Yes, Tom, I do have other evidence that the alleged owner of the spoons, Susanna Avann died in 1801: photographs of her monumental inscription at the burial site St. Mildred's, Tenterden, Kent says she died 14 Aug 1801 aged 74, wife of John Avann, etc.

No evidence these spoons part of any formal bequest. No evidence Susanna had a will or owned anything in her own right. Her husband John Avann, however, lived to be 89 (d.1829), leaving a 10 page will, pertaining mostly to land, household goods only mentioned in broad terms & left to his only surviving descendants, four grandchildren, with "Grandma Reanier"'s father the eldest & receiving lion's share. It was in 1873, after his probate, that Grandma Reanier returned to England after 40 yrs. She still had several siblings living in Kent, one of them living in the family home, Bugglesden Farm (still exists!). So I thought these other siblings probably just gave "Grandma Reanier" some family mementos to carry home - these spoons, the 'gin bottle',etc.

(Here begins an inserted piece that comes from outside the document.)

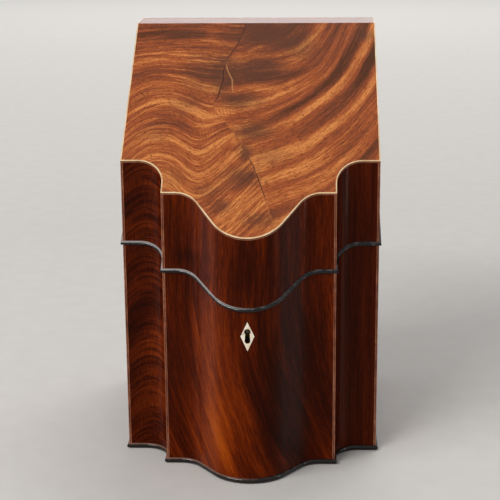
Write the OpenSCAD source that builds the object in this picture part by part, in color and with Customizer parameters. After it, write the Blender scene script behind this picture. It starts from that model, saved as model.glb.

agphile - Re buying things with the money -- Funny you mentioned it. She did buy one big splurge item-- must've been a lifelong dream: a gold watch! I still have it, in its presentation box which boasts the maker was "clock & watch maker to the Prince of Wales" :-) She could've bought the spoons, too, but there is also every reason to believe her family could have had silver to pass down. Other than the watch she was very frugal & an avid reader. No doubt she put most of the estate money into a farmhouse, built on land acquired through Homestead Act, where she and her son then farmed, sold butter and eggs, until he [no idea how!] got the job of running Capitola-by-the-Sea for 25 yrs when it was a privately owned resort/camp. After a lifetime of hard work, a husband dying at 35, raising 4 children on her own in pioneer conditions, she got to live out her days in a little beach town.

In any case those gifting the spoons were just plain wrong re dates of the spoons and one generation off for original owner. Oh well, it is good to have accurate dating for the spoons. The laugh's on me, I was so paranoid over rumors of movers losing boxes that I separated the silver into lots of different boxes... Hope they do eventually turn up.